| Requirements |
Starting at the top of the records, output every line through the one that contains "return np.column_stack([np.full(len(stops), half), stops])", keeping each exactly as it appears.

| Data shown |
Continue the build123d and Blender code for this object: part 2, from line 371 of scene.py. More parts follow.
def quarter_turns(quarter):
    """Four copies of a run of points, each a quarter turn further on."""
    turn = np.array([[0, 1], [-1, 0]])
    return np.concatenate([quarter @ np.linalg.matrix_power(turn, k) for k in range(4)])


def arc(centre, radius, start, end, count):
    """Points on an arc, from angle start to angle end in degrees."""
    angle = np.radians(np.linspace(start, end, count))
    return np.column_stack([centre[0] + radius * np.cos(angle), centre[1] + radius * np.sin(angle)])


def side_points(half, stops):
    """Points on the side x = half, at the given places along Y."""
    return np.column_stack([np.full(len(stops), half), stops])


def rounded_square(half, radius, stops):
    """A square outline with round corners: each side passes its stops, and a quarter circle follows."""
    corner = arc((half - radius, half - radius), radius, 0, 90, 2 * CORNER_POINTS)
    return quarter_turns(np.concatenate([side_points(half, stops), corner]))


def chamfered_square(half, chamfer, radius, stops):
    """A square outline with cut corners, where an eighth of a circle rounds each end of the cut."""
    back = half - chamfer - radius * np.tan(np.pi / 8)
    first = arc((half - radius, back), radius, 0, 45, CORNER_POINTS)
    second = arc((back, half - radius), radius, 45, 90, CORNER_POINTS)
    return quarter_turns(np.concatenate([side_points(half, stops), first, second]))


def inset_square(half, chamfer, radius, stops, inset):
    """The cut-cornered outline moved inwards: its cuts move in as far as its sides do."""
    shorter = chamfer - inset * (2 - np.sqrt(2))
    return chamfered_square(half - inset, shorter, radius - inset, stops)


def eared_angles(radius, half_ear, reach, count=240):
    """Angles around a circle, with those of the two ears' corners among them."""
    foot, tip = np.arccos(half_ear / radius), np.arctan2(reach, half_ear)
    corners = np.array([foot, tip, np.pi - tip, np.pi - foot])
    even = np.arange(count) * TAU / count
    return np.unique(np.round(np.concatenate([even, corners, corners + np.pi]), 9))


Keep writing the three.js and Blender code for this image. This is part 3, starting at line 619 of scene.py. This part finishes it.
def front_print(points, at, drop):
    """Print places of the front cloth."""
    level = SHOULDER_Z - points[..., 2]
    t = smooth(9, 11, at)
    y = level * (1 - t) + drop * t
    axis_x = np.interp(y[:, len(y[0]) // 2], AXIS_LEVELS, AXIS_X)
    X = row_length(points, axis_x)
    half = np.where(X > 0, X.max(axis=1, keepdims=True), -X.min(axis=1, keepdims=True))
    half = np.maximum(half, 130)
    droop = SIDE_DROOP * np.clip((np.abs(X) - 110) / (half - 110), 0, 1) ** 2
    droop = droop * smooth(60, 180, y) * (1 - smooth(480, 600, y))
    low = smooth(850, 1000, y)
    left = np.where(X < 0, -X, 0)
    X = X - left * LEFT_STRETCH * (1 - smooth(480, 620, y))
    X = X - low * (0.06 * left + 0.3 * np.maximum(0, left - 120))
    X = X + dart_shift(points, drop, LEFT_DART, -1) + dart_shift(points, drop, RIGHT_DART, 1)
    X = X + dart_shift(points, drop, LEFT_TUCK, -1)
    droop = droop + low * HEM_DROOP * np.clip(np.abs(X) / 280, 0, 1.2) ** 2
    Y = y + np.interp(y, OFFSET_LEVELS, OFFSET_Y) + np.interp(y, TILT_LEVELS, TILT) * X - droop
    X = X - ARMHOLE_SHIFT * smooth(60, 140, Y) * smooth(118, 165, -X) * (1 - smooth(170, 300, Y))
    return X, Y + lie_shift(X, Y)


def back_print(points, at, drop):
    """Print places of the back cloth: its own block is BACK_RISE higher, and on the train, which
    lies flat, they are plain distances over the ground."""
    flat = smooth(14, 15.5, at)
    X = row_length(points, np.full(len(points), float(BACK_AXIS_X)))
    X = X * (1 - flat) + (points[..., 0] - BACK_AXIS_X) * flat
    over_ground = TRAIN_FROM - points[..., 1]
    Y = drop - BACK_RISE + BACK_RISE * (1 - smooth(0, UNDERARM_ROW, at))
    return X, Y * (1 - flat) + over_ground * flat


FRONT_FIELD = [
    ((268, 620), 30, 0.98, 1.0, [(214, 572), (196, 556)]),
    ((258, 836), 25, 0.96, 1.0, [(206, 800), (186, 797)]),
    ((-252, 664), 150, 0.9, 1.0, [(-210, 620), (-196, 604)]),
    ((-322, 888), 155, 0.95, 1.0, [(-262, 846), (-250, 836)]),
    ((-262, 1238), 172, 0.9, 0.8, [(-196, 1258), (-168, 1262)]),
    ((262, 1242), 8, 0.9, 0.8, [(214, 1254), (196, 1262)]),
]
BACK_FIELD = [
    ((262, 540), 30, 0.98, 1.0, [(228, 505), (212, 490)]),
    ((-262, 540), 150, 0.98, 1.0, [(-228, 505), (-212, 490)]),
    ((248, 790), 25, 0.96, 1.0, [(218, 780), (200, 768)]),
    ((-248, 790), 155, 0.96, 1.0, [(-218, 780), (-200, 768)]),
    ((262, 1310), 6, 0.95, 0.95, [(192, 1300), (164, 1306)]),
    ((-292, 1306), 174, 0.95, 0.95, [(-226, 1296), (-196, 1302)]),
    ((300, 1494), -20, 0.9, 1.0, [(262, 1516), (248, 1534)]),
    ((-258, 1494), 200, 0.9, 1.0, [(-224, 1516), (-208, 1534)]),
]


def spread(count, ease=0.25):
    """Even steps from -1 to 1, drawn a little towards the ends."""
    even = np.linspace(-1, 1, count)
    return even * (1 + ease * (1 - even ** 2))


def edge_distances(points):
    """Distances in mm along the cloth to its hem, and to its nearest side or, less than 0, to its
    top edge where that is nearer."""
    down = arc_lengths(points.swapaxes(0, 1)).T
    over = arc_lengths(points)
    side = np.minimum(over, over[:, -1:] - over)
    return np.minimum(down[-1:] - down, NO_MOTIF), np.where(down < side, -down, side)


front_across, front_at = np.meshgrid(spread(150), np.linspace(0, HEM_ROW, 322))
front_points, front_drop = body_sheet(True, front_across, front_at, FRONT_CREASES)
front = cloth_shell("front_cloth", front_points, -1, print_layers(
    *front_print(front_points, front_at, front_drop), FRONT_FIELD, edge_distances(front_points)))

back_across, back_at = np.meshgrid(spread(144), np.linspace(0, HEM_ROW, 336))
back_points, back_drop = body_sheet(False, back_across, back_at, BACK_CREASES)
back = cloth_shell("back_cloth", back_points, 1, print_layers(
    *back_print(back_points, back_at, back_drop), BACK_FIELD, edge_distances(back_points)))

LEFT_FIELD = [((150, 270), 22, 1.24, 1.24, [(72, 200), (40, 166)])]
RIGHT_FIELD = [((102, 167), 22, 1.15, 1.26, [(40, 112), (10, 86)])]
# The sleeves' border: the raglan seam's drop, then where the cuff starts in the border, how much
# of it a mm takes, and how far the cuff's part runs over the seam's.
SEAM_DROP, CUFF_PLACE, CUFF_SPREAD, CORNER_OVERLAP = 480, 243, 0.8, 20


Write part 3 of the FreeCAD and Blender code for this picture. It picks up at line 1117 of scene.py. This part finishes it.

| Response to this exercise |
Continue the build123d and Blender code for this object: part 2, from line 371 of scene.py. More parts follow.
def quarter_turns(quarter):
    """Four copies of a run of points, each a quarter turn further on."""
    turn = np.array([[0, 1], [-1, 0]])
    return np.concatenate([quarter @ np.linalg.matrix_power(turn, k) for k in range(4)])


def arc(centre, radius, start, end, count):
    """Points on an arc, from angle start to angle end in degrees."""
    angle = np.radians(np.linspace(start, end, count))
    return np.column_stack([centre[0] + radius * np.cos(angle), centre[1] + radius * np.sin(angle)])


def side_points(half, stops):
    """Points on the side x = half, at the given places along Y."""
    return np.column_stack([np.full(len(stops), half), stops])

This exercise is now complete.